Fenomena ini sebelumnya menjadi sorotan setelah Kapolri Jenderal Listyo Sigit Prabowo menaikkan pangkat 22 perwira tinggi yang sebagian di antaranya langsung ditugaskan ke kementerian dan lembaga tanpa mewajibkan pengunduran diri.

Pengamat kepolisian dari ISESS, Bambang Rukminto, menjelaskan bahwa Pasal 28 Ayat (3) UU Polri secara tegas mensyaratkan pengunduran diri atau pensiun sebelum menduduki jabatan di luar kepolisian.

Ia menegaskan bahwa penggunaan dasar hukum berupa penjelasan pasal tidak tepat karena “penjelasan bukan merupakan norma hukum yang mengikat.”

Bambang memperingatkan potensi konflik kepentingan karena perwira aktif yang menjabat posisi sipil dapat berhadapan dengan persoalan hukum di instansi tempat mereka bertugas.

Menurutnya, koordinasi antar lembaga tidak memerlukan penempatan polisi aktif dalam struktur kementerian atau lembaga, karena “pada dasarnya semua kementerian/lembaga termasuk Polri harus melakukan koordinasi meski tanpa masuk dalam struktur.”

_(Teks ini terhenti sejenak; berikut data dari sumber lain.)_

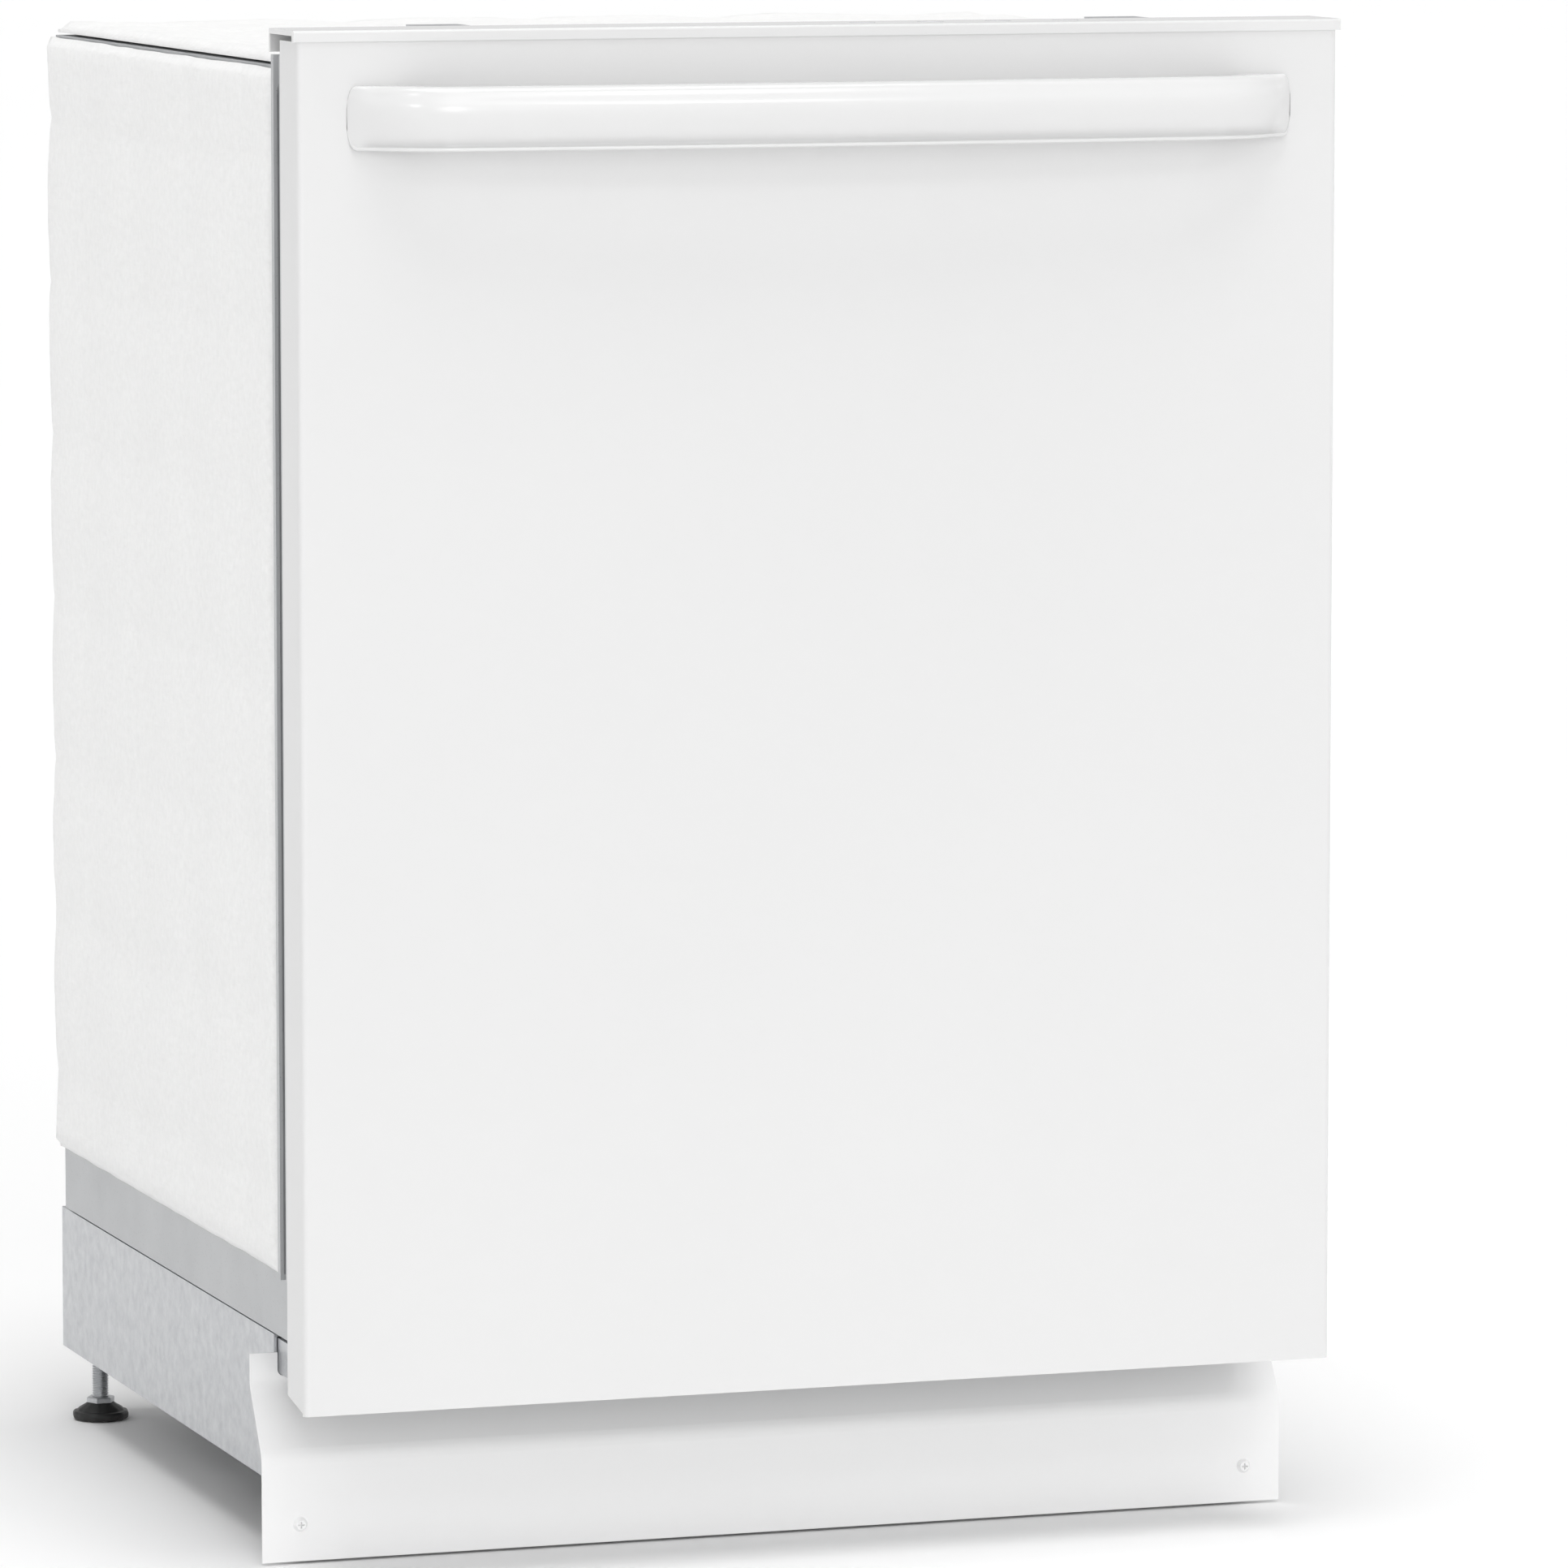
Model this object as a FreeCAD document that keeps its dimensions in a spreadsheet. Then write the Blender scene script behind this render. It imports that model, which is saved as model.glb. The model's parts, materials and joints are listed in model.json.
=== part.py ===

Ia menegaskan bahwa pemerintah harus membuat sistem pencegah ego sektoral dan ego individu.

Bambang juga mengingatkan prinsip “Lex Superior Derogat Legi Inferiori” bahwa peraturan Kapolri maupun Peraturan Presiden tidak boleh bertentangan dengan undang-undang.

Ia menilai putusan MK ini mengembalikan Polri pada khitahnya sebagai institusi yang bertugas “melindungi, mengayomi dan melayani masyarakat, menjaga kamtibmas dan penegakan hukum” sesuai amanat UU Nomor 2 Tahun 2002.

Putusan ini sekaligus menjadi koreksi struktural terhadap praktik penugasan polisi aktif di jabatan sipil yang dinilai mengganggu meritokrasi, stabilitas birokrasi, dan independensi lembaga negara.